╔══

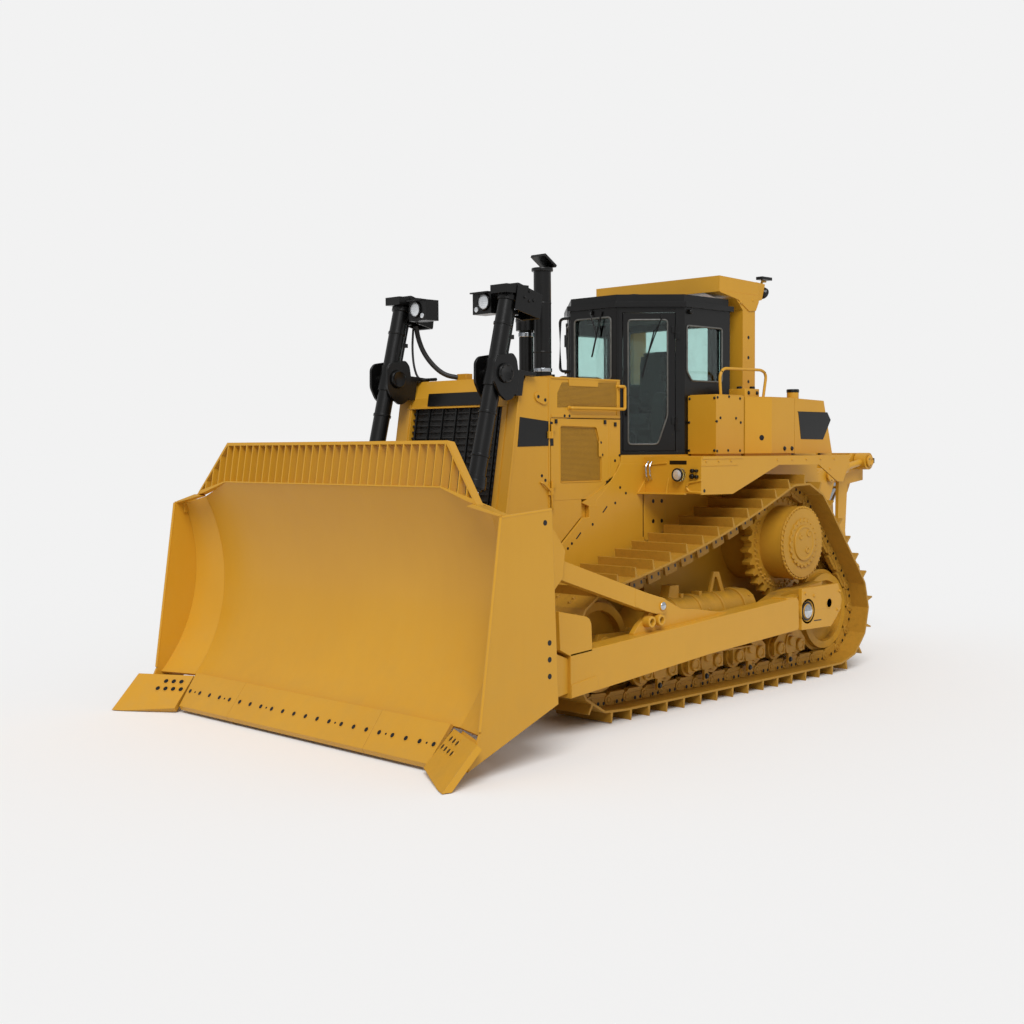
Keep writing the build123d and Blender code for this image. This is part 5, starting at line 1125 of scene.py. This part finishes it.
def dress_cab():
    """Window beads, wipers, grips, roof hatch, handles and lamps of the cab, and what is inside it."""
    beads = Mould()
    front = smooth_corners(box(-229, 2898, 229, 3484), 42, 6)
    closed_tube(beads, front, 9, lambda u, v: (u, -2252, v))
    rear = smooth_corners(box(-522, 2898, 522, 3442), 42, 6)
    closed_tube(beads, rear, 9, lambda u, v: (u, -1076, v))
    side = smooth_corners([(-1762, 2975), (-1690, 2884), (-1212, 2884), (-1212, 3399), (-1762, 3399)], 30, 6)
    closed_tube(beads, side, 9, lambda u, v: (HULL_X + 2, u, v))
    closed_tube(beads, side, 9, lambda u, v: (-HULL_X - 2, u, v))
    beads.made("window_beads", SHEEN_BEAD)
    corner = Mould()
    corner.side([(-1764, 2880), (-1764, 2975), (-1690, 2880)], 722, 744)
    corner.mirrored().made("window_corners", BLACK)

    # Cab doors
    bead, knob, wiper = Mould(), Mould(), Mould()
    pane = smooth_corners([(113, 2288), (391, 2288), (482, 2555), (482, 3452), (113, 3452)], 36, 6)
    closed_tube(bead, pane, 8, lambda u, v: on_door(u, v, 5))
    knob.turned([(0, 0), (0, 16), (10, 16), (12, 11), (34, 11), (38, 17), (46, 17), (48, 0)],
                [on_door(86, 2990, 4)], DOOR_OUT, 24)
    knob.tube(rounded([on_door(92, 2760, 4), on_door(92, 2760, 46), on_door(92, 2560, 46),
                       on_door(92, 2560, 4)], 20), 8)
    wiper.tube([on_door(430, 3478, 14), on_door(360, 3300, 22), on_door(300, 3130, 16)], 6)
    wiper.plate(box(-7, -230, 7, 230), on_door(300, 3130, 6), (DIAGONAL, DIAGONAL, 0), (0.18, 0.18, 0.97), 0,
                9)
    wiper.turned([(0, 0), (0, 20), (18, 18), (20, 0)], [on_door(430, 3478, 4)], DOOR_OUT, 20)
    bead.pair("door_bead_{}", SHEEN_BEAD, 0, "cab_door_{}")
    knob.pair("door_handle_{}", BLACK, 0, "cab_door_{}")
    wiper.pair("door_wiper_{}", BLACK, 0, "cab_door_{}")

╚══

Problem to work on: Write down every line of the data exactly as it appears above.

Finished answer:
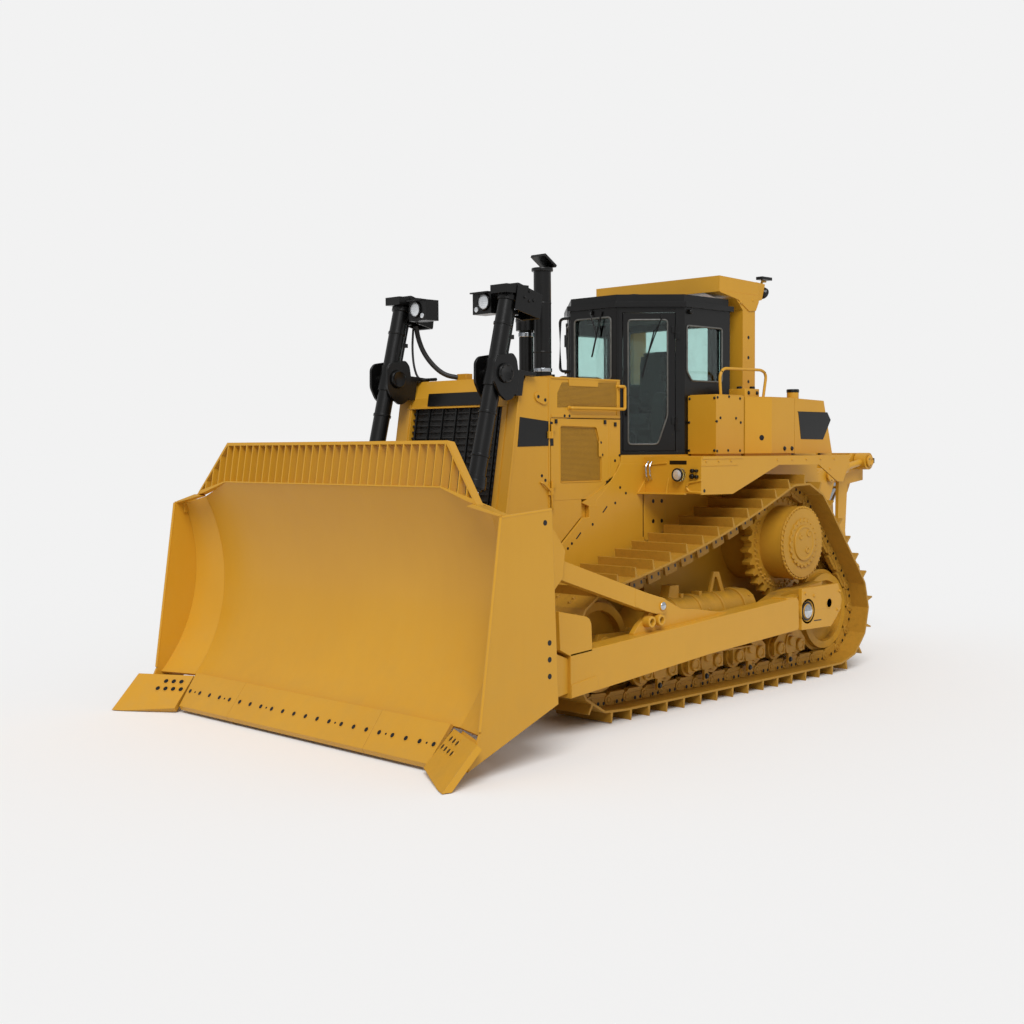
Keep writing the build123d and Blender code for this image. This is part 5, starting at line 1125 of scene.py. This part finishes it.
def dress_cab():
    """Window beads, wipers, grips, roof hatch, handles and lamps of the cab, and what is inside it."""
    beads = Mould()
    front = smooth_corners(box(-229, 2898, 229, 3484), 42, 6)
    closed_tube(beads, front, 9, lambda u, v: (u, -2252, v))
    rear = smooth_corners(box(-522, 2898, 522, 3442), 42, 6)
    closed_tube(beads, rear, 9, lambda u, v: (u, -1076, v))
    side = smooth_corners([(-1762, 2975), (-1690, 2884), (-1212, 2884), (-1212, 3399), (-1762, 3399)], 30, 6)
    closed_tube(beads, side, 9, lambda u, v: (HULL_X + 2, u, v))
    closed_tube(beads, side, 9, lambda u, v: (-HULL_X - 2, u, v))
    beads.made("window_beads", SHEEN_BEAD)
    corner = Mould()
    corner.side([(-1764, 2880), (-1764, 2975), (-1690, 2880)], 722, 744)
    corner.mirrored().made("window_corners", BLACK)

    # Cab doors
    bead, knob, wiper = Mould(), Mould(), Mould()
    pane = smooth_corners([(113, 2288), (391, 2288), (482, 2555), (482, 3452), (113, 3452)], 36, 6)
    closed_tube(bead, pane, 8, lambda u, v: on_door(u, v, 5))
    knob.turned([(0, 0), (0, 16), (10, 16), (12, 11), (34, 11), (38, 17), (46, 17), (48, 0)],
                [on_door(86, 2990, 4)], DOOR_OUT, 24)
    knob.tube(rounded([on_door(92, 2760, 4), on_door(92, 2760, 46), on_door(92, 2560, 46),
                       on_door(92, 2560, 4)], 20), 8)
    wiper.tube([on_door(430, 3478, 14), on_door(360, 3300, 22), on_door(300, 3130, 16)], 6)
    wiper.plate(box(-7, -230, 7, 230), on_door(300, 3130, 6), (DIAGONAL, DIAGONAL, 0), (0.18, 0.18, 0.97), 0,
                9)
    wiper.turned([(0, 0), (0, 20), (18, 18), (20, 0)], [on_door(430, 3478, 4)], DOOR_OUT, 20)
    bead.pair("door_bead_{}", SHEEN_BEAD, 0, "cab_door_{}")
    knob.pair("door_handle_{}", BLACK, 0, "cab_door_{}")
    wiper.pair("door_wiper_{}", BLACK, 0, "cab_door_{}")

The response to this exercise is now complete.